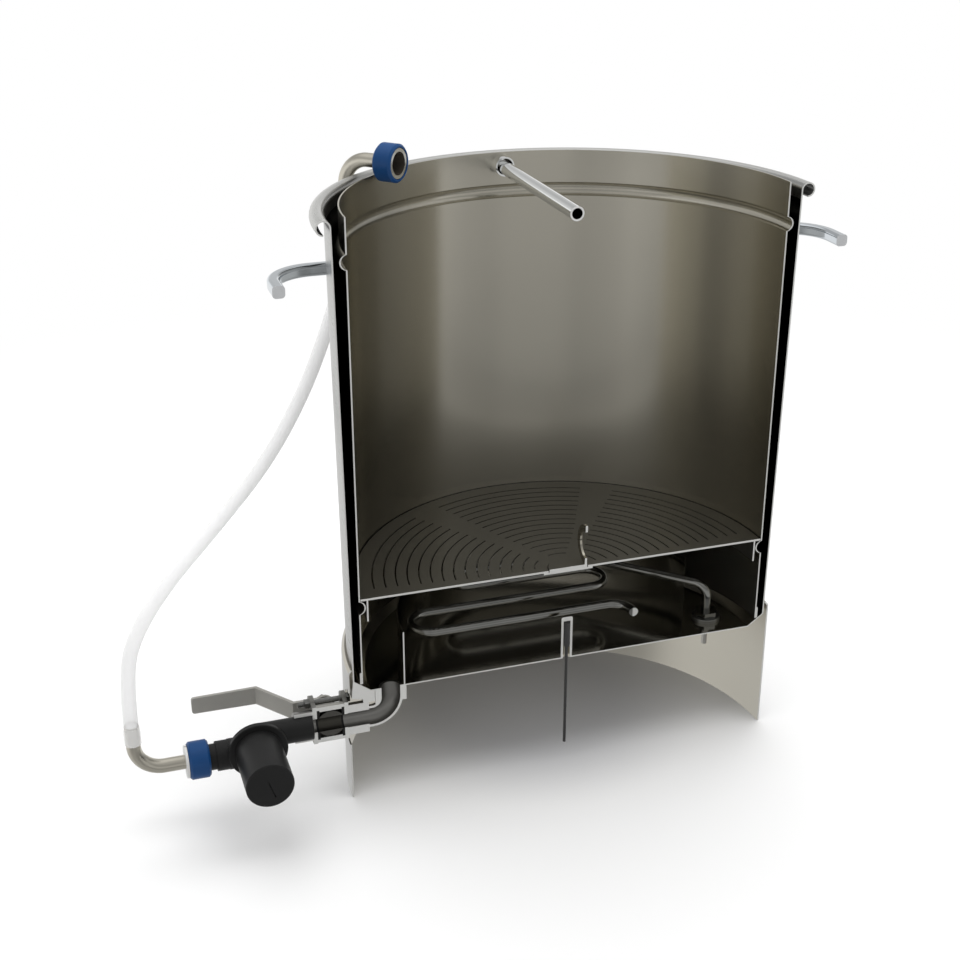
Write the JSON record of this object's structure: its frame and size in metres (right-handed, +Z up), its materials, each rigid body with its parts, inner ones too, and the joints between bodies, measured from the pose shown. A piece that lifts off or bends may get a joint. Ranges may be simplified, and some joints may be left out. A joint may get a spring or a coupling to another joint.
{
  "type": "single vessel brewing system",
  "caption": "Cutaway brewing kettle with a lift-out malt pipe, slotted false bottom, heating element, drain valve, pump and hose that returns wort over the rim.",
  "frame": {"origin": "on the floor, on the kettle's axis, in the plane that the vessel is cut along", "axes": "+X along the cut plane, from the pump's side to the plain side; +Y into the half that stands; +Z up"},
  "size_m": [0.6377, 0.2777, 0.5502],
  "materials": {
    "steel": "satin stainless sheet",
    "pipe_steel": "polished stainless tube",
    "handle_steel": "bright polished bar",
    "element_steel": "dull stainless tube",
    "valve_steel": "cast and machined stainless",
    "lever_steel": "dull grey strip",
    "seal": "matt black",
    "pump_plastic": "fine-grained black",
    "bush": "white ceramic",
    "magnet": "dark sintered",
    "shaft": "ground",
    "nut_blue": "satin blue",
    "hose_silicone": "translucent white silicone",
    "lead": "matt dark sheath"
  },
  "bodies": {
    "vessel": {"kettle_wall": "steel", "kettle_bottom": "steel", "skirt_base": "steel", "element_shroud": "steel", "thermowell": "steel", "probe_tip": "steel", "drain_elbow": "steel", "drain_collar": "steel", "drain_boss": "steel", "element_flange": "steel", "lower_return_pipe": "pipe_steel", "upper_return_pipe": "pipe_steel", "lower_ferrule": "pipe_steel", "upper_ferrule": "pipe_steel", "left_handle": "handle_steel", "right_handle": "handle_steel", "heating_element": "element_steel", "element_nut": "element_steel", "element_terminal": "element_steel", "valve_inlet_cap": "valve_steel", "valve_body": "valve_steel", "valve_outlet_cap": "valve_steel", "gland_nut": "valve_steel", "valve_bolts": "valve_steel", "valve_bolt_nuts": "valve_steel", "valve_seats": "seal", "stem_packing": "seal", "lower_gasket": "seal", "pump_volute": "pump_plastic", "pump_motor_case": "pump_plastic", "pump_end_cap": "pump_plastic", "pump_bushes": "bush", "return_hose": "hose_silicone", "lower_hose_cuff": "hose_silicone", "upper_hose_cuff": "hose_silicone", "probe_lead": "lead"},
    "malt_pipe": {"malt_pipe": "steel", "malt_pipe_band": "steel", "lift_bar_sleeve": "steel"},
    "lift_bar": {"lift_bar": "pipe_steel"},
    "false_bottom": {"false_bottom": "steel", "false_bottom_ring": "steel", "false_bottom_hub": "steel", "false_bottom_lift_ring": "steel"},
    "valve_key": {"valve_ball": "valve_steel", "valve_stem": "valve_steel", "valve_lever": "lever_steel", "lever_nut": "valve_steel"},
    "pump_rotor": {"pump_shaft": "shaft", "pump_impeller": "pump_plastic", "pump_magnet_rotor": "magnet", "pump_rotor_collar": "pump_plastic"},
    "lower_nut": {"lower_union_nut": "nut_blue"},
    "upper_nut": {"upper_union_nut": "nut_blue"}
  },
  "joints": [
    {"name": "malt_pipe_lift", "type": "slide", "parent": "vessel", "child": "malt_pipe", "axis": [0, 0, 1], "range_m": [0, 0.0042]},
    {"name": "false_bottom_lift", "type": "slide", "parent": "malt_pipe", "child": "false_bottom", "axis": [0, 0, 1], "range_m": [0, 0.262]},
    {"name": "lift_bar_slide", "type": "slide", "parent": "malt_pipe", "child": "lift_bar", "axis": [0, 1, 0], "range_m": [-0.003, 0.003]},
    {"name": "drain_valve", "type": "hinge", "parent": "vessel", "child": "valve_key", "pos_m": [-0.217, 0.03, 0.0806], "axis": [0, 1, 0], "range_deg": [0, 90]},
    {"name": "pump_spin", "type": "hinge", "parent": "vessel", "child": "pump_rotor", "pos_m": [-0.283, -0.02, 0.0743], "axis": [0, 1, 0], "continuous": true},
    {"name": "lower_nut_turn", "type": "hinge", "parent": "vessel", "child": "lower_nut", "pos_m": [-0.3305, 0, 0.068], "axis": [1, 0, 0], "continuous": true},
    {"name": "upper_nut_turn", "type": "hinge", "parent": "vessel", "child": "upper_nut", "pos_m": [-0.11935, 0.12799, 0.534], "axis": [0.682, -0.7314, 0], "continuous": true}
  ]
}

### Given problem
Each line of the material must be restated exactly.

### Result of this exercise
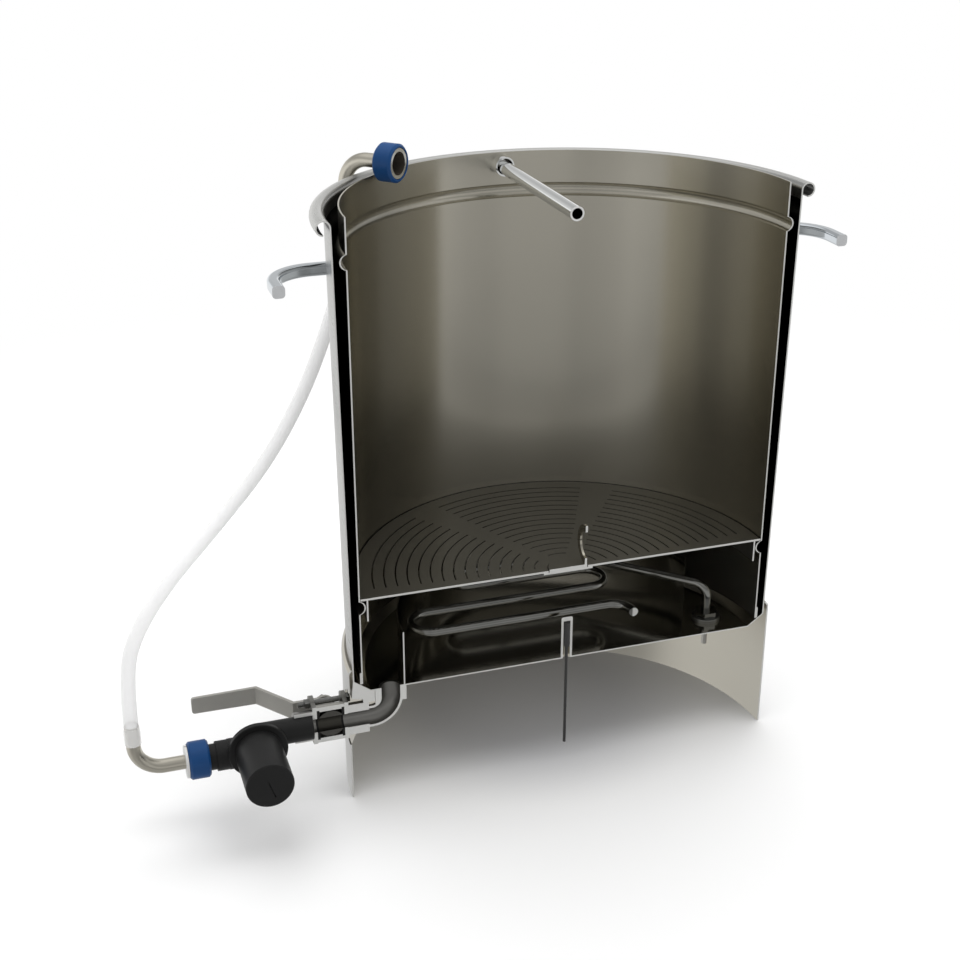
Write the JSON record of this object's structure: its frame and size in metres (right-handed, +Z up), its materials, each rigid body with its parts, inner ones too, and the joints between bodies, measured from the pose shown. A piece that lifts off or bends may get a joint. Ranges may be simplified, and some joints may be left out. A joint may get a spring or a coupling to another joint.
{
  "type": "single vessel brewing system",
  "caption": "Cutaway brewing kettle with a lift-out malt pipe, slotted false bottom, heating element, drain valve, pump and hose that returns wort over the rim.",
  "frame": {"origin": "on the floor, on the kettle's axis, in the plane that the vessel is cut along", "axes": "+X along the cut plane, from the pump's side to the plain side; +Y into the half that stands; +Z up"},
  "size_m": [0.6377, 0.2777, 0.5502],
  "materials": {
    "steel": "satin stainless sheet",
    "pipe_steel": "polished stainless tube",
    "handle_steel": "bright polished bar",
    "element_steel": "dull stainless tube",
    "valve_steel": "cast and machined stainless",
    "lever_steel": "dull grey strip",
    "seal": "matt black",
    "pump_plastic": "fine-grained black",
    "bush": "white ceramic",
    "magnet": "dark sintered",
    "shaft": "ground",
    "nut_blue": "satin blue",
    "hose_silicone": "translucent white silicone",
    "lead": "matt dark sheath"
  },
  "bodies": {
    "vessel": {"kettle_wall": "steel", "kettle_bottom": "steel", "skirt_base": "steel", "element_shroud": "steel", "thermowell": "steel", "probe_tip": "steel", "drain_elbow": "steel", "drain_collar": "steel", "drain_boss": "steel", "element_flange": "steel", "lower_return_pipe": "pipe_steel", "upper_return_pipe": "pipe_steel", "lower_ferrule": "pipe_steel", "upper_ferrule": "pipe_steel", "left_handle": "handle_steel", "right_handle": "handle_steel", "heating_element": "element_steel", "element_nut": "element_steel", "element_terminal": "element_steel", "valve_inlet_cap": "valve_steel", "valve_body": "valve_steel", "valve_outlet_cap": "valve_steel", "gland_nut": "valve_steel", "valve_bolts": "valve_steel", "valve_bolt_nuts": "valve_steel", "valve_seats": "seal", "stem_packing": "seal", "lower_gasket": "seal", "pump_volute": "pump_plastic", "pump_motor_case": "pump_plastic", "pump_end_cap": "pump_plastic", "pump_bushes": "bush", "return_hose": "hose_silicone", "lower_hose_cuff": "hose_silicone", "upper_hose_cuff": "hose_silicone", "probe_lead": "lead"},
    "malt_pipe": {"malt_pipe": "steel", "malt_pipe_band": "steel", "lift_bar_sleeve": "steel"},
    "lift_bar": {"lift_bar": "pipe_steel"},
    "false_bottom": {"false_bottom": "steel", "false_bottom_ring": "steel", "false_bottom_hub": "steel", "false_bottom_lift_ring": "steel"},
    "valve_key": {"valve_ball": "valve_steel", "valve_stem": "valve_steel", "valve_lever": "lever_steel", "lever_nut": "valve_steel"},
    "pump_rotor": {"pump_shaft": "shaft", "pump_impeller": "pump_plastic", "pump_magnet_rotor": "magnet", "pump_rotor_collar": "pump_plastic"},
    "lower_nut": {"lower_union_nut": "nut_blue"},
    "upper_nut": {"upper_union_nut": "nut_blue"}
  },
  "joints": [
    {"name": "malt_pipe_lift", "type": "slide", "parent": "vessel", "child": "malt_pipe", "axis": [0, 0, 1], "range_m": [0, 0.0042]},
    {"name": "false_bottom_lift", "type": "slide", "parent": "malt_pipe", "child": "false_bottom", "axis": [0, 0, 1], "range_m": [0, 0.262]},
    {"name": "lift_bar_slide", "type": "slide", "parent": "malt_pipe", "child": "lift_bar", "axis": [0, 1, 0], "range_m": [-0.003, 0.003]},
    {"name": "drain_valve", "type": "hinge", "parent": "vessel", "child": "valve_key", "pos_m": [-0.217, 0.03, 0.0806], "axis": [0, 1, 0], "range_deg": [0, 90]},
    {"name": "pump_spin", "type": "hinge", "parent": "vessel", "child": "pump_rotor", "pos_m": [-0.283, -0.02, 0.0743], "axis": [0, 1, 0], "continuous": true},
    {"name": "lower_nut_turn", "type": "hinge", "parent": "vessel", "child": "lower_nut", "pos_m": [-0.3305, 0, 0.068], "axis": [1, 0, 0], "continuous": true},
    {"name": "upper_nut_turn", "type": "hinge", "parent": "vessel", "child": "upper_nut", "pos_m": [-0.11935, 0.12799, 0.534], "axis": [0.682, -0.7314, 0], "continuous": true}
  ]
}